WHAT TO WORK ON -> Provide again, from the entries below, every line from the one containing "for name, side" through the one containing "import math", exactly as written, and no other line.
## Start DATA SHOWN
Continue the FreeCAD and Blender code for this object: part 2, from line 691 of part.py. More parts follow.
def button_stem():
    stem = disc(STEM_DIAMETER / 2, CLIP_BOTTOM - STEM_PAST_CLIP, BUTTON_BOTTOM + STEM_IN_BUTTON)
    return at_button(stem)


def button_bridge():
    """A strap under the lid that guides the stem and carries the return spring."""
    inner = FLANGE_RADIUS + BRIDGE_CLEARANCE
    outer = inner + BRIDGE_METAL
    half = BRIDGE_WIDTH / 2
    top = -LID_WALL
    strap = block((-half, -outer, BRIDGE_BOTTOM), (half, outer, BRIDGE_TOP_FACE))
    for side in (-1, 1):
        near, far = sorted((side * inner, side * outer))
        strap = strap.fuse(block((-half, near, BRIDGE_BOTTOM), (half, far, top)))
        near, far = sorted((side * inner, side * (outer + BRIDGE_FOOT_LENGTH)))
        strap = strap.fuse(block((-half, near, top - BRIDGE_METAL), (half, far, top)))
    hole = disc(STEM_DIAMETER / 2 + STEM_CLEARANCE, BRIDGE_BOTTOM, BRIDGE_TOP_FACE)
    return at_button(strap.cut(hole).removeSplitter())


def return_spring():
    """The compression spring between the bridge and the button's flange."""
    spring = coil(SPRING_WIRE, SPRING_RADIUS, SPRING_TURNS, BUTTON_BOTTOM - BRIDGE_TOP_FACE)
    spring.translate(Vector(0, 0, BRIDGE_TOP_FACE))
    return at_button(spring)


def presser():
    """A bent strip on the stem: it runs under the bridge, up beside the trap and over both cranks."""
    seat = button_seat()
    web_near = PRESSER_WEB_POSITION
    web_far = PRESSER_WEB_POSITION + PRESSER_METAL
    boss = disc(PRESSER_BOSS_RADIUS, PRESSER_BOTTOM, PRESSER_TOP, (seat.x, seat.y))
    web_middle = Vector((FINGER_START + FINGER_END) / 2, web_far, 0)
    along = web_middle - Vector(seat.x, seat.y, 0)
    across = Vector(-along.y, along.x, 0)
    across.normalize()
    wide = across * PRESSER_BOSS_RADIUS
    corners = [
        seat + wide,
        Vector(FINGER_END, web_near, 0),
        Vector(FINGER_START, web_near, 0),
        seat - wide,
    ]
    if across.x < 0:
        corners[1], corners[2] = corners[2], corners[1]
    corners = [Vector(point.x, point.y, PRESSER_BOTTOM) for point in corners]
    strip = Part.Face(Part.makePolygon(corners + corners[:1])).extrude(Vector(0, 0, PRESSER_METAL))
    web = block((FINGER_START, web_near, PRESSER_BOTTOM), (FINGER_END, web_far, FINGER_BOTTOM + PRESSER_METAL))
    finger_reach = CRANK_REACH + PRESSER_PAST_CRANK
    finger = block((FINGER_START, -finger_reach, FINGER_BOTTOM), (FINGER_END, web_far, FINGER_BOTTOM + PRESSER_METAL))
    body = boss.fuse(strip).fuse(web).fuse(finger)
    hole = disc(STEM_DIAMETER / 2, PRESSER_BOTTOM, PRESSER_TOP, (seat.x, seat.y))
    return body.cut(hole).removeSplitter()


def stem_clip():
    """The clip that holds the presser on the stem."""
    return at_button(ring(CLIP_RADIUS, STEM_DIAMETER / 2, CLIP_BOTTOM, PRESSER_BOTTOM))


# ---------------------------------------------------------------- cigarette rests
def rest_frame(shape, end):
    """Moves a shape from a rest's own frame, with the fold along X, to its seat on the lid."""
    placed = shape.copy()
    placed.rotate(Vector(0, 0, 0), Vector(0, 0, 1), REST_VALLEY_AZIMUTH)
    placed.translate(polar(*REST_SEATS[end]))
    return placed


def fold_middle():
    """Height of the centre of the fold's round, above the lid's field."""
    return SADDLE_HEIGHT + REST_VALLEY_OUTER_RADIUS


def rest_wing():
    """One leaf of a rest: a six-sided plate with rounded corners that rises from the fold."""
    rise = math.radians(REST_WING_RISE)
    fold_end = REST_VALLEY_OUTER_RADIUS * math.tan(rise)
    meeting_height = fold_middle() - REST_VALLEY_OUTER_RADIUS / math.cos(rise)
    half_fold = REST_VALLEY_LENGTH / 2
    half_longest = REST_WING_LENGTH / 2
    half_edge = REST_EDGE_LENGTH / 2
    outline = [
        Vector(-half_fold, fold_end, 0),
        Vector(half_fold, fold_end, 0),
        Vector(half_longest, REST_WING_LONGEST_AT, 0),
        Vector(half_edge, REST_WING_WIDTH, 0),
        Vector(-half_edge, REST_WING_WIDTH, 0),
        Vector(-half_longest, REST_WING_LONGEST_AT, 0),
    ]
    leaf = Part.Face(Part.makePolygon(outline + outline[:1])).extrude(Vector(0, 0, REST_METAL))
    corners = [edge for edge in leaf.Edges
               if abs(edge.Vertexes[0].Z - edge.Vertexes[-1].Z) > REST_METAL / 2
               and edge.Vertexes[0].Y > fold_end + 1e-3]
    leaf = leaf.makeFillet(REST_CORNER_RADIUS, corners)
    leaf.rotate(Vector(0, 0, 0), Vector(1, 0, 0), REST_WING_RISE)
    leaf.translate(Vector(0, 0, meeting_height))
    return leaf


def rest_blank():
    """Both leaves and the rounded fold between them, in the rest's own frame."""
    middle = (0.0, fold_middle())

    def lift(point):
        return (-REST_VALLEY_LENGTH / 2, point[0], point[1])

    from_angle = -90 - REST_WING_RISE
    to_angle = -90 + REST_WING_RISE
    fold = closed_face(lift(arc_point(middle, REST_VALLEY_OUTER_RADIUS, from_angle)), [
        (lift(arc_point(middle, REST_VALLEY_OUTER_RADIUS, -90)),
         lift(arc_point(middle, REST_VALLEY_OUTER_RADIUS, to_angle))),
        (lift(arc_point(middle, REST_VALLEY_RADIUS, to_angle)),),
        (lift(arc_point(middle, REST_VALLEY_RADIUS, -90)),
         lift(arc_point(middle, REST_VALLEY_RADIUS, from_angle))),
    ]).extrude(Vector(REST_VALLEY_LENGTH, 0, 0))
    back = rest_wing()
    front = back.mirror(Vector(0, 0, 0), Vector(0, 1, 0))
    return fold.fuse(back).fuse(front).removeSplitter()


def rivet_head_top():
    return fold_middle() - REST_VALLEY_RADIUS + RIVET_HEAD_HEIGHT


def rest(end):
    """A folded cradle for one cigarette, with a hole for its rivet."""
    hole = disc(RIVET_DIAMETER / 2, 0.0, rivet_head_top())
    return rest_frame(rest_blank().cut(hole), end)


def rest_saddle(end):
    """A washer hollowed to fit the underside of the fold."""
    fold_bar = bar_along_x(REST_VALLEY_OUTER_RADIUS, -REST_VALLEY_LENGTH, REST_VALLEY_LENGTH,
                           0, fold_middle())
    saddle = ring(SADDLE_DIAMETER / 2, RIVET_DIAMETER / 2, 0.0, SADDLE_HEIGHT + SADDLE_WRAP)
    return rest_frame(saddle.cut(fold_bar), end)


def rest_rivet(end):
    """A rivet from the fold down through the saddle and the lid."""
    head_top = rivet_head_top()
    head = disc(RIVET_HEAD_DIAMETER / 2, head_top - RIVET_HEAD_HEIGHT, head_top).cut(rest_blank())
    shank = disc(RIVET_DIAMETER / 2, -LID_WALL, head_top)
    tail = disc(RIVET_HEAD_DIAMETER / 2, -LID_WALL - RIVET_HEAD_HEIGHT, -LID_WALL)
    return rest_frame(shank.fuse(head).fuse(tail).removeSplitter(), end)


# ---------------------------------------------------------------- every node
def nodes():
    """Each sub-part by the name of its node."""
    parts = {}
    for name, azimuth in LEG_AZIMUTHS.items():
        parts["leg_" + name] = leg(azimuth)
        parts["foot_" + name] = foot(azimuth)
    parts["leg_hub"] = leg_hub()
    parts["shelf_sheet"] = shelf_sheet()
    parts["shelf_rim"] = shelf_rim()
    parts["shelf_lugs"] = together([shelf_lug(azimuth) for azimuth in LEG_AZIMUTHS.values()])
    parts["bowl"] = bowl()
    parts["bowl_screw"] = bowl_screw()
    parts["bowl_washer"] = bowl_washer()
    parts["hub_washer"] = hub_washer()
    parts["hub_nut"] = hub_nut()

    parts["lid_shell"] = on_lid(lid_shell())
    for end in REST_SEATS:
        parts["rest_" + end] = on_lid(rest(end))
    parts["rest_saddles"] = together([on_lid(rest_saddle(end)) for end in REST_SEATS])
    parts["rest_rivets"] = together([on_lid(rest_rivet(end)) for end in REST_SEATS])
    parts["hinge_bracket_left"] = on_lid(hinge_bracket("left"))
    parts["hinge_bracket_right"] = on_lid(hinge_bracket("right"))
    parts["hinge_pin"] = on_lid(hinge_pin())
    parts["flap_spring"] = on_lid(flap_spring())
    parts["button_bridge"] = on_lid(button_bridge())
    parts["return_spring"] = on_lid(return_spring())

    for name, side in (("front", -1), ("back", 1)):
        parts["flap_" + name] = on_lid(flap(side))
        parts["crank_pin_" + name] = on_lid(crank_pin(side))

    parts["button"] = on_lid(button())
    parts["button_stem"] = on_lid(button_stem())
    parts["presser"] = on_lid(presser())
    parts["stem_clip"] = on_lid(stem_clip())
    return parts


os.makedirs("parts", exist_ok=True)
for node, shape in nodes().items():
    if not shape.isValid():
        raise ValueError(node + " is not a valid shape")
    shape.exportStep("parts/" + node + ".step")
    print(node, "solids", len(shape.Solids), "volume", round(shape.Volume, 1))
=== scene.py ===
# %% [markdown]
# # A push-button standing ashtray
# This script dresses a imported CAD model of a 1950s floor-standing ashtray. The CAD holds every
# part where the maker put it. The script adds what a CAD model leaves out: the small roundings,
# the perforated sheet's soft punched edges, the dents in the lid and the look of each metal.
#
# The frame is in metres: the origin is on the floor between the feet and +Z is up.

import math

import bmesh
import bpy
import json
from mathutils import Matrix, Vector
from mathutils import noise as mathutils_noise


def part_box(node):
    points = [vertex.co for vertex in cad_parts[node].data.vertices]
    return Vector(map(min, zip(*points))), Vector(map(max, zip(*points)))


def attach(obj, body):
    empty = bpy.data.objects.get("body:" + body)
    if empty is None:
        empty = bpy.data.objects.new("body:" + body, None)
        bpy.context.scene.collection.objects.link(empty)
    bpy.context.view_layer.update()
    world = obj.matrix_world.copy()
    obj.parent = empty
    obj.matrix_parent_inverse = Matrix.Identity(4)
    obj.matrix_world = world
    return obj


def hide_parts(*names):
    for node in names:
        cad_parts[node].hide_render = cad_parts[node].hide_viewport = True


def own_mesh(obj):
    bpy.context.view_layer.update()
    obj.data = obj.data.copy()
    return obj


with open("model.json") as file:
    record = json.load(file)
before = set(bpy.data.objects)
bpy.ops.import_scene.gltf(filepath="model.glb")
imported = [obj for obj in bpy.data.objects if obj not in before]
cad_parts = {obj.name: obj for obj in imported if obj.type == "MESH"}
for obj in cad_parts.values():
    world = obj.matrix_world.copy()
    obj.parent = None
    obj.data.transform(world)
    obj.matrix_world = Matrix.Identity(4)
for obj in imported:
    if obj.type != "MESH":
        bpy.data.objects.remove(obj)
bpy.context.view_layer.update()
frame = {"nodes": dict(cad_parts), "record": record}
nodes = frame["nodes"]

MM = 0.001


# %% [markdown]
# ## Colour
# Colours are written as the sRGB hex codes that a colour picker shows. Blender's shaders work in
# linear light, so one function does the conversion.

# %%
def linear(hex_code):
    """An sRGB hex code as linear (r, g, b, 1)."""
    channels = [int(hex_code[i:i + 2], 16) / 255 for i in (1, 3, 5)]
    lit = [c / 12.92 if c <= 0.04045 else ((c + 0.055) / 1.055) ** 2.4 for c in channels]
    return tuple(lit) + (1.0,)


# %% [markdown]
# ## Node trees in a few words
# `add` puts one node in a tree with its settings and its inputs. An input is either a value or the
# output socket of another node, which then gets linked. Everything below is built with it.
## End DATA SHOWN
## Start DATA SHOWN
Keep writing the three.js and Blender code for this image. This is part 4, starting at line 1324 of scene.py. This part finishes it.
## End DATA SHOWN
WRITTEN SOLUTION ->
    for name, side in (("front", -1), ("back", 1)):
        parts["flap_" + name] = on_lid(flap(side))
        parts["crank_pin_" + name] = on_lid(crank_pin(side))

    parts["button"] = on_lid(button())
    parts["button_stem"] = on_lid(button_stem())
    parts["presser"] = on_lid(presser())
    parts["stem_clip"] = on_lid(stem_clip())
    return parts


os.makedirs("parts", exist_ok=True)
for node, shape in nodes().items():
    if not shape.isValid():
        raise ValueError(node + " is not a valid shape")
    shape.exportStep("parts/" + node + ".step")
    print(node, "solids", len(shape.Solids), "volume", round(shape.Volume, 1))
=== scene.py ===
# %% [markdown]
# # A push-button standing ashtray
# This script dresses a imported CAD model of a 1950s floor-standing ashtray. The CAD holds every
# part where the maker put it. The script adds what a CAD model leaves out: the small roundings,
# the perforated sheet's soft punched edges, the dents in the lid and the look of each metal.
#
# The frame is in metres: the origin is on the floor between the feet and +Z is up.

import math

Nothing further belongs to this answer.